Labor certification, both for permanent and temporary positions, remains one of the most complex procedures in the field of immigration. A qualified immigration lawyer can provide valuable guidance and assistance through the process of foreign worker certification and immigration.
The U.S. Department of Labor (DOL) certification process seeks to ensure that foreign workers hired to work in the U.S. will not adversely affect the job opportunities, wages and working conditions of U.S. workers. The employer, not the employee, works with the Department of Labor to complete the foreign labor certification process, which varies according to the type of visa needed: Permanent, H-1B, H-2A, H-2B, or D-1 . While each visa program does have specific requirements, labor certification follows a generally similar process.
The Department of Labor (DOL) must verify the following:
- An employer needs the skills and abilities of the foreign worker(s)
- The employer has made best efforts to recruit and hire available U.S. citizens and permanent residents
- The employer has offered the normal wage for a position of this type
- The employer has found no qualified U.S. workers for the position. Because the DOL assumes candidates responding to the offer are qualified for the job, the employer must prove the contrary to the DOL. If the DOL is not convinced, the labor certification will not be granted and the foreign national may not immigrate to the United States.

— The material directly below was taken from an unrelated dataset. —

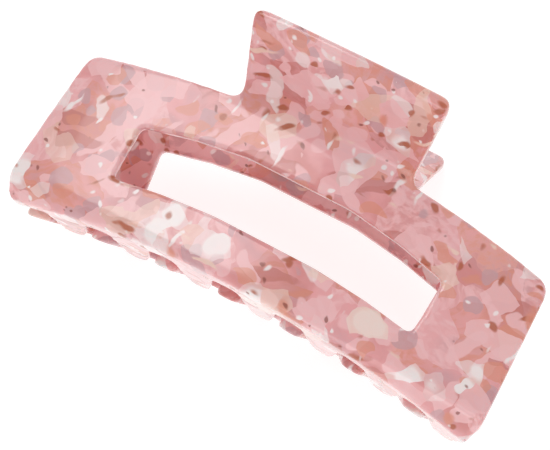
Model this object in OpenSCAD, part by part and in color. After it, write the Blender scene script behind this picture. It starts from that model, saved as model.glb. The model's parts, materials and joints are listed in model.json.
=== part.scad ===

During the Labor Certification Process, the Department of Labor will:
- Determine the real minimum requirements for the position; typically, the DOL expects employers to set requirements which are normal for this type of position and neither too restrictive nor too excessive compared to the existing position description.
- Determine the reference wage; the salary should meet at least the minimum referenced wage as determined by the DOL.
- Analyze responses to the job offer from Americans and permanent residents, to ensure the employer has only rejected candidates for the position for legitimate reasons related to employment.
- Set deadlines for processing, which depend on the location of the job, but can take from several months to several years.
Once the Department of Labor approves the labor certification application, the employer may seek immigration authorization from the United States Citizenship and Immigration Service (USCIS) on behalf of the foreign worker(s) being hired.
After the immigration application is approved, the foreign worker may apply for permanent residence through an adjustment of status.
Permanent Labor Certification Process
Since March 2005, applications for permanent labor certification follow a new DOL process called Program Electronic Review Management (PERM).
The application process involves completing Application for Permanent Employment Certification (Form ETA-9089), which requires a variety of supporting data including job duties, wages, and recruiting efforts. Employers may submit applications directly through the website of one of the two PERM national processing centers.